Talking about your own passing, or that of a loved one can be emotional and difficult to do. You might find yourself struggling to find the right time or end up avoiding the topic altogether, but it’s important to talk about your wishes with your loved ones.
Often families will realise too late that they do not really know what would have been wanted in the event of someone’s passing, the conversation unspoken because it was too sad or unpleasant to contemplate. But the decision of whether the deceased would have liked a religious or non-religious ceremony, or if they would have wanted a burial or cremation, is suddenly very pertinent and loaded with potential missteps.

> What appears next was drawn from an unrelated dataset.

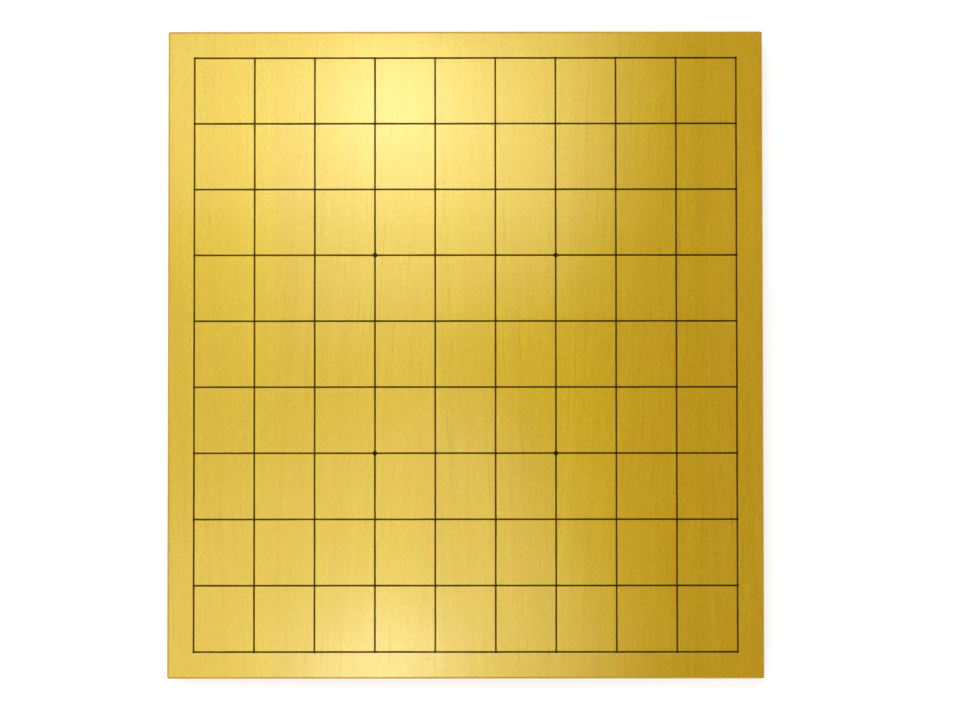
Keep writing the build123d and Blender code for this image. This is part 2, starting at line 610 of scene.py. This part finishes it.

We all want to think we know those closest to us, but, most of us are in the dark when it comes to the send-off our loved ones would want.
Take the time to talk to your family and friends
Making the decision and time to talk about what sort of funeral you would like in the event of your passing is the only way to ensure your family and friends know what to plan on your behalf.
Regardless of your age, it’s never too early to start the conversation about death and funerals – unfortunate as it is, none of us know what is around the corner.
However, not everyone is ready or able to talk about it, so if you’re in that position why not write down your thoughts instead?
How to discuss or write down your wishes
When someone passes away it can be a whirlwind of decision-making, grief and stress. If you have had the opportunity to discuss final wishes with them ahead of time, then it can help alleviate some of that for them. This can be done informally with a letter, though this isn’t legally binding. If you want your wishes to be adhered to precisely then you will need a will drawn up by a solicitor.
The first decision is always financial. Consider how your funeral will be paid for – are you going to leave a contribution towards the cost yourself or do you have a funeral plan or life insurance in place?
Make sure to store your requests somewhere secure, such as a safe or with a legal firm, and tell someone you trust where they are.
Start with the basics, simple preferences, for example:
- Would you like a burial or cremation?
- Do you want a religious or non-religious funeral?
- Will you want a gathering or wake after the funeral?
If you don’t have any strong feelings about the rest of the ceremony make it clear the rest is up to the people who end up planning it, and that they’re free to do what they feel is right.
However, if you would like a plan that further reflects your own wishes, you could consider:
- Funeral songs or hymns that have special meaning to you, or if you’re not religious, you could choose some favourite songs.
- Any stories or milestones you would like mentioned in your eulogy
- Poems, words or readings that you hold dear
- The attire you want attendees to wear, such as all black or colourful.